Site-resolved contributions to the magnetic anisotropy energy and complex spin structure of Fe/MgO sandwiches

Fe/MgO-based Magnetic Tunnel Junctions (MTJs) are among the most promising candidates for spintronic devices due to their high thermal stability and high tunneling magnetoresistance. Despite its apparent simplicity, the nature of the interactions between the Fe and MgO layers leads to complex finite size effects and temperature dependent magnetic properties which must be carefully controlled for practical applications. In this letter, we investigate the electronic, structural and magnetic properties of MgO/Fe/MgO sandwiches using first principles calculations and atomistic spin modeling based on a fully parameterized spin Hamiltonian.
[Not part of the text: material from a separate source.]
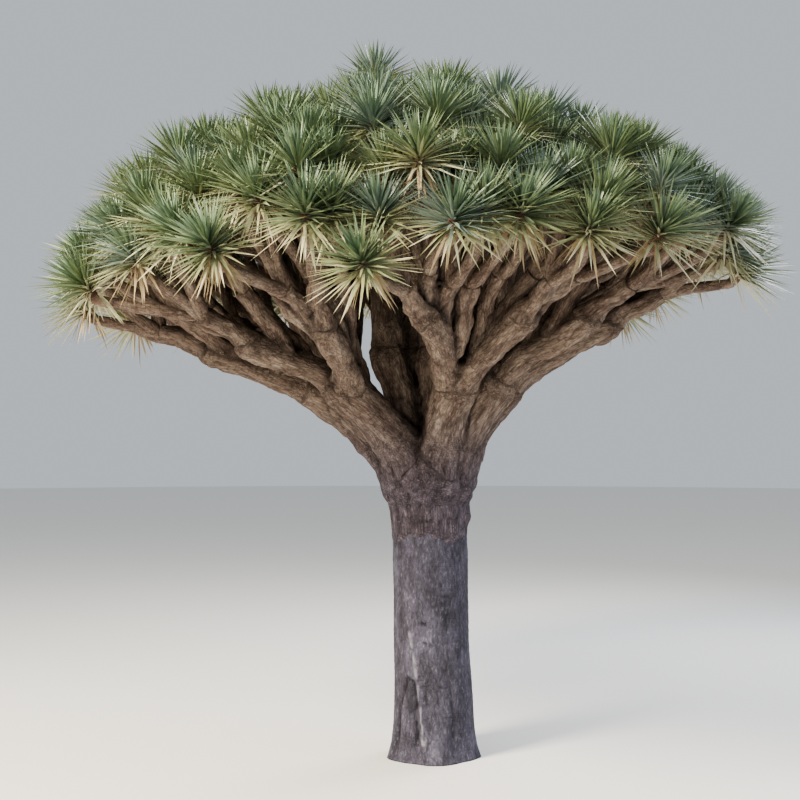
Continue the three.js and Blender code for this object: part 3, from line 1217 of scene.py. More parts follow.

We find a large contribution to the effective interfacial magnetic anisotropy from the two-ion exchange energy. Minimization of the total energy using atomistic simulations shows a surprising spin spiral ground state structure at the interface owing to frustrated ferromagnetic and antiferromagnetic interactions, leading to a reduced Curie temperature and strong layer-wise temperature dependence of the magnetization. The different temperature dependences of the interface and bulk-like layers results in an unexpected non-monotonic temperature variation of the effective magnetic anisotropy energy and temperature-induced spin-reorientation transition to an in-plane magnetization at low temperatures. Our results demonstrate the intrinsic physical complexity of the pure Fe/MgO interface and the role of elevated temperatures providing new insight when interpreting experimental data of nanoscale MTJs.